_Stated exercise_. Quote every entry word for word.

_Material for the task_.
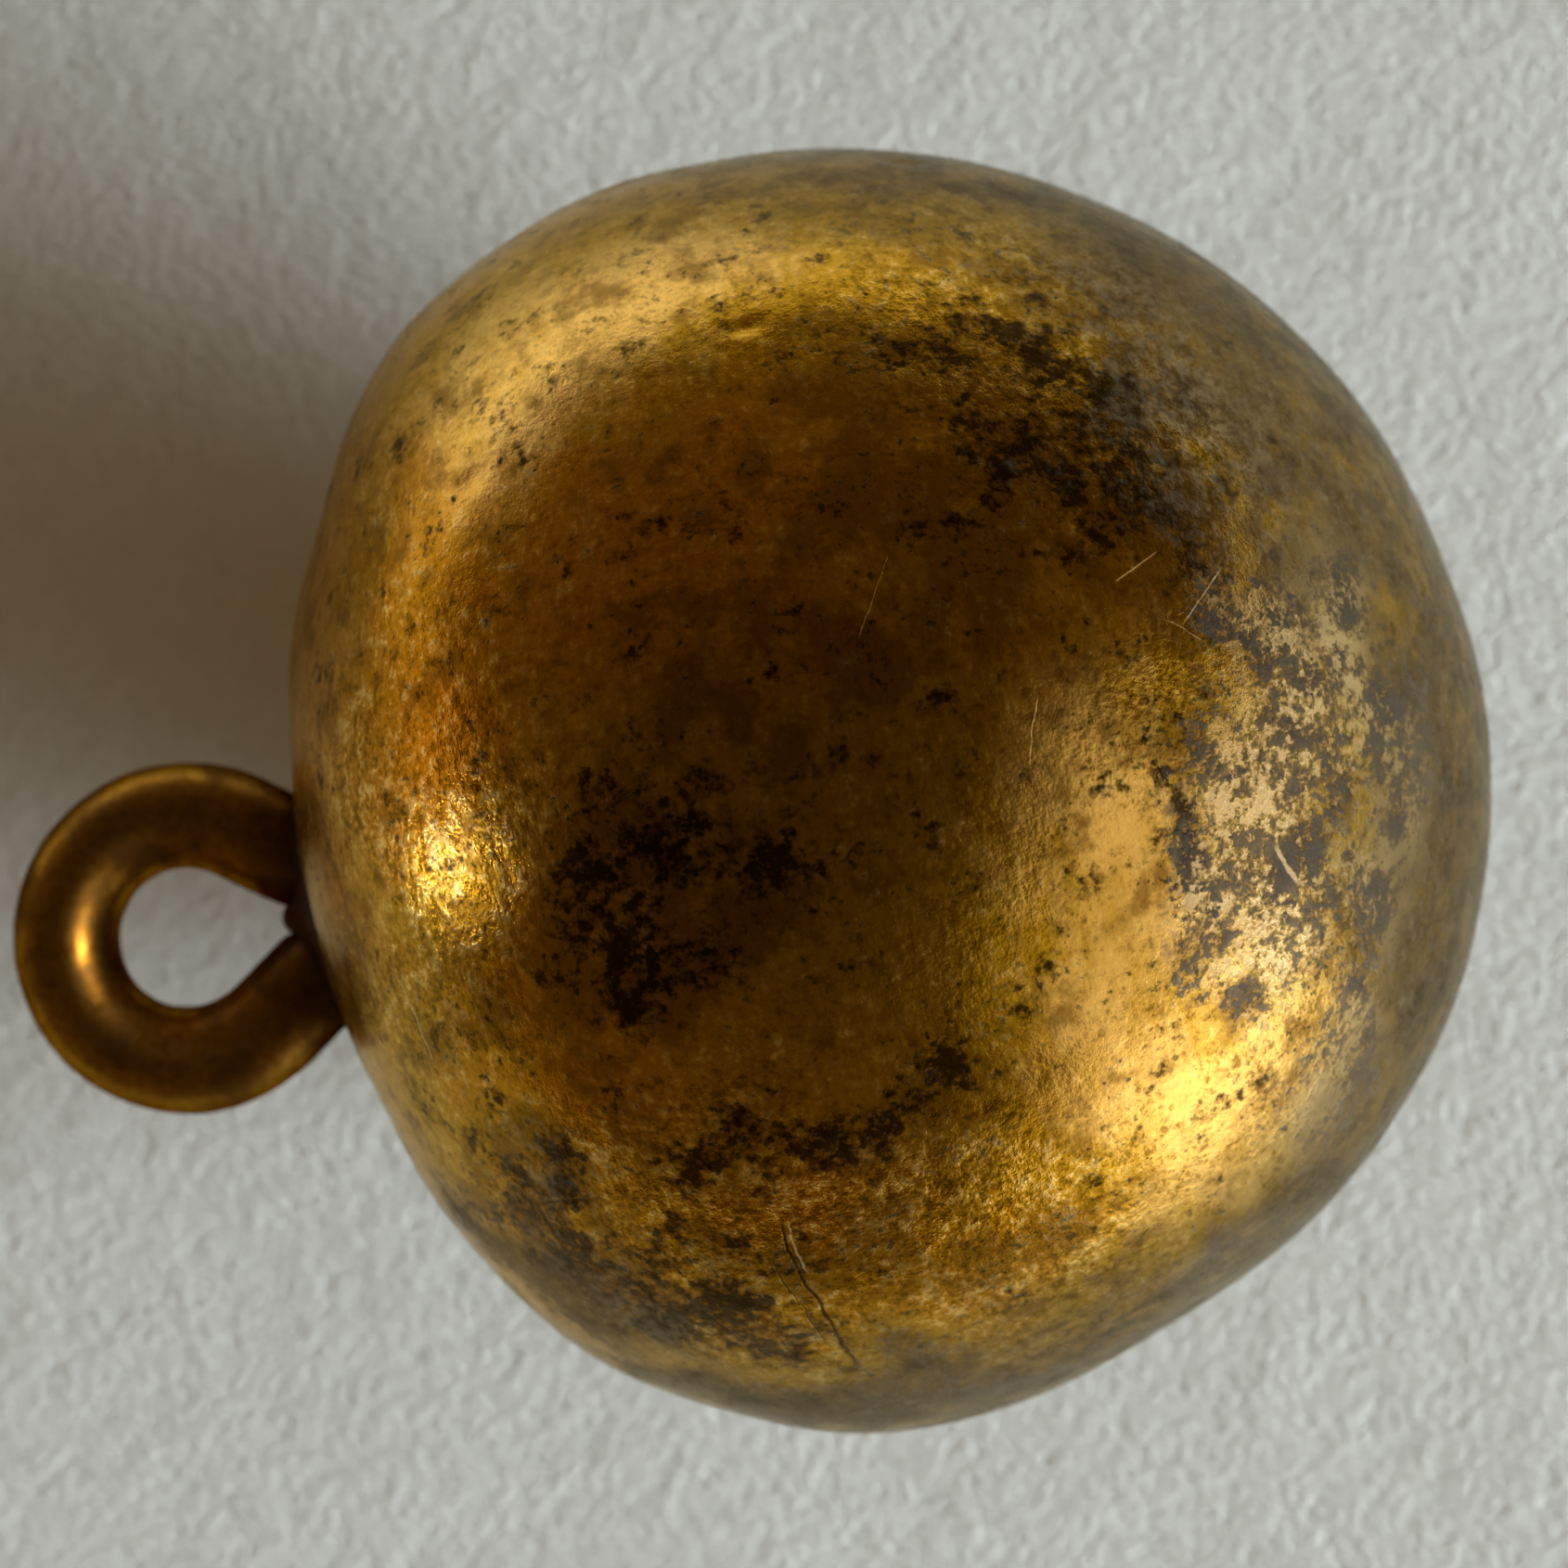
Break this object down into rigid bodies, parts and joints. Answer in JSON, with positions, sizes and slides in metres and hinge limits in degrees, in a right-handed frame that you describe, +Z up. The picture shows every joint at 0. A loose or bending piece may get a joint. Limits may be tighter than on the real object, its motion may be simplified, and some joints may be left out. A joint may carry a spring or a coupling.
{
  "type": "ball button with wire shank",
  "caption": "Hollow gilt-brass ball button of soldered shells, with a wire loop shank brazed to its back for sewing on.",
  "frame": {"origin": "centre of the shank's eye", "axes": "+X along the button's axis from the shank to the face, +Z up with the button lying on its side and the loop lying flat"},
  "size_m": [0.0158, 0.0134, 0.0134],
  "materials": {
    "gilt_shell": "worn gilt over brass, mottled with dark tarnish, fine turned grain, pits and scratches",
    "solder": "dull pale solder, hidden inside the lap joint",
    "shank_wire": "smooth drawn wire, gilt worn to dark brown-gold",
    "braze": "dull darkened brazing metal"
  },
  "bodies": {
    "root": {"front_shell": "gilt_shell", "back_shell": "gilt_shell", "seam_solder": "solder", "shank_loop": "shank_wire", "shank_braze": "braze"}
  },
  "joints": []
}
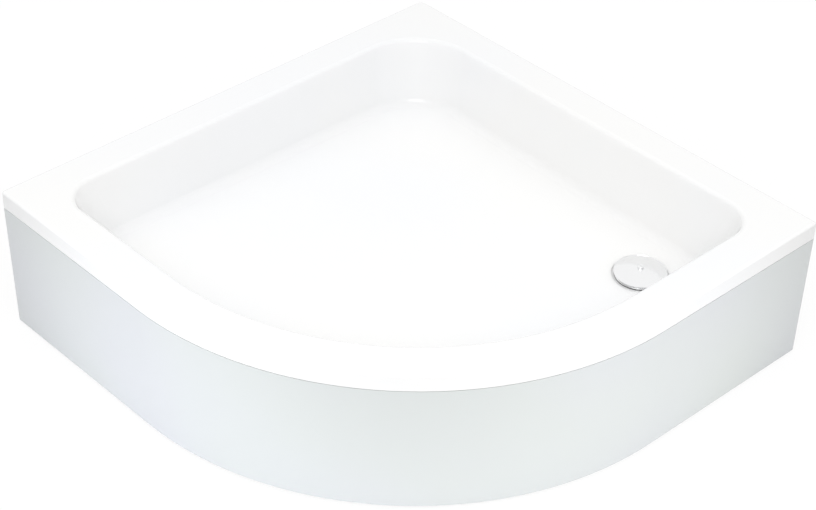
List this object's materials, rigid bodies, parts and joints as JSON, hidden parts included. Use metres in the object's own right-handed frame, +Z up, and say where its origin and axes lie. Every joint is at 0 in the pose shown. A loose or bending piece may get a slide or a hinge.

_Solution to this task_.
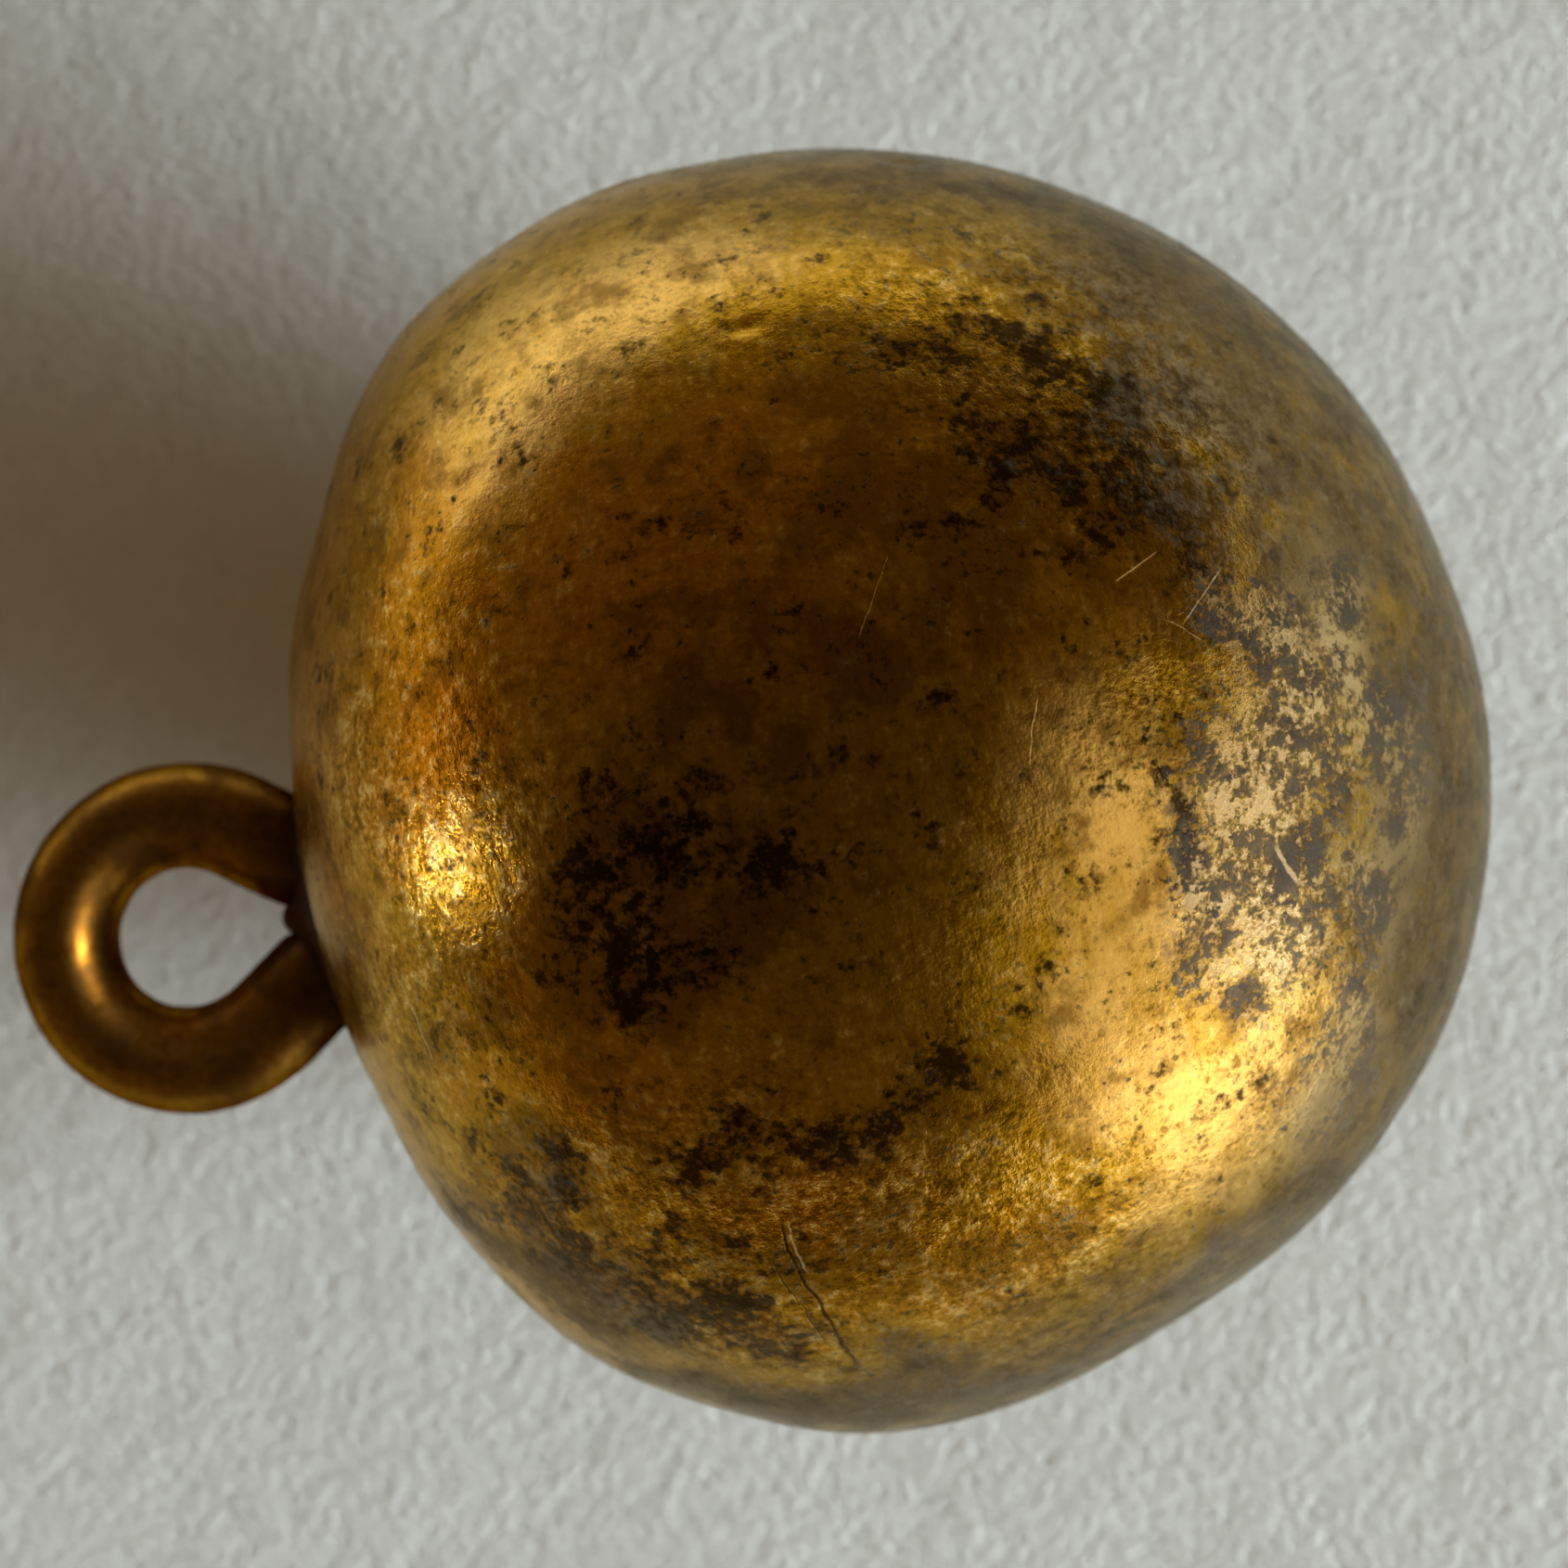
Break this object down into rigid bodies, parts and joints. Answer in JSON, with positions, sizes and slides in metres and hinge limits in degrees, in a right-handed frame that you describe, +Z up. The picture shows every joint at 0. A loose or bending piece may get a joint. Limits may be tighter than on the real object, its motion may be simplified, and some joints may be left out. A joint may carry a spring or a coupling.
{
  "type": "ball button with wire shank",
  "caption": "Hollow gilt-brass ball button of soldered shells, with a wire loop shank brazed to its back for sewing on.",
  "frame": {"origin": "centre of the shank's eye", "axes": "+X along the button's axis from the shank to the face, +Z up with the button lying on its side and the loop lying flat"},
  "size_m": [0.0158, 0.0134, 0.0134],
  "materials": {
    "gilt_shell": "worn gilt over brass, mottled with dark tarnish, fine turned grain, pits and scratches",
    "solder": "dull pale solder, hidden inside the lap joint",
    "shank_wire": "smooth drawn wire, gilt worn to dark brown-gold",
    "braze": "dull darkened brazing metal"
  },
  "bodies": {
    "root": {"front_shell": "gilt_shell", "back_shell": "gilt_shell", "seam_solder": "solder", "shank_loop": "shank_wire", "shank_braze": "braze"}
  },
  "joints": []
}
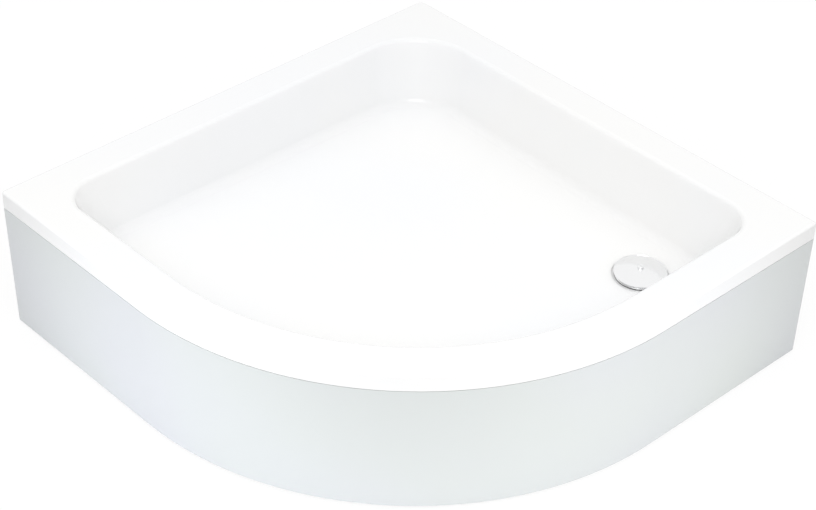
List this object's materials, rigid bodies, parts and joints as JSON, hidden parts included. Use metres in the object's own right-handed frame, +Z up, and say where its origin and axes lie. Every joint is at 0 in the pose shown. A loose or bending piece may get a slide or a hinge.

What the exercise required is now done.